Heeding her mother's words Vicki stayed clear of the killer that night. By 10.30 am the next morning she was dead. Where people of experience saw macho power and revenge engulf Vicki that morning Justice Hampel imagined love gone wrong. Did the build up during the previous couple of months right up to the evening and the morning before and the words uttered, the whole situation, did all that cause him to lose self control and did he commit the act which killed her in such a state? he asked the jury.

Described by Judge Rapke as a 'man of violence who committed outrageous indecencies' during the kidnap and sexual assault of a nine-year-old girl in December 1974 Keogh intended to bind Vicki with the masking tape stowed in his overalls and kill her out of sight. It's exactly what he'd have done to ex-girlfriend Judy McNulty if the garbos hadn't arrived in St David Street, Northcote on a summer's morning in 1981. With no one to save her Vicki chose to fight her kidnapper. From the driver's door across the kerb to the passenger seat she fought for her life. I still cry when I visualise her courage. Is it any wonder Justice Hampel's use of the law of provocation sticks in my craw? Is it any wonder time hasn't erased the anger and the pain?

The pillow lies where Vicki fell.

 

Fourteen years after he killed Vicki, Peter Keogh chose suicide. Some might think he deserved pity. That's what the mother of his 9-year-old victim said. And without the verdict of manslaughter in 1989 we might have said the same. The verdict changed everything and demanded I expose the depth of his evil. He was no victim.

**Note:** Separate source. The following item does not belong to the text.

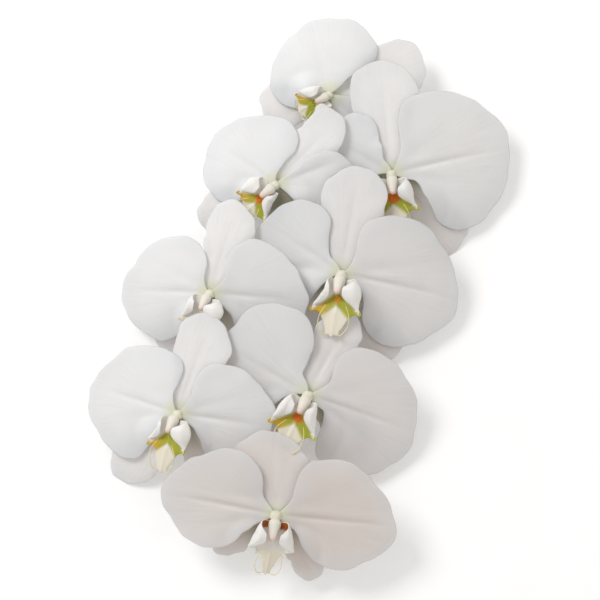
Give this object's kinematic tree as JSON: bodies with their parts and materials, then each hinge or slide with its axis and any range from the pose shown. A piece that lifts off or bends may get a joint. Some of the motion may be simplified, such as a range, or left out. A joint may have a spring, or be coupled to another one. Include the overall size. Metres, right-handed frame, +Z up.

And yes I was still on his case. The only suspect in the March arson of his former girlfriend Julie McAllister's house, and with his alibi riddled by lies, the liar who refused to say 'sorry' felt the noose tightening. Now the last of 'The Boys' responsible for Vicki's death - Freake (murdered), Watson (suicide) and Keogh - is dead. It's not the way Vicki would have wanted it but then she loved everyone.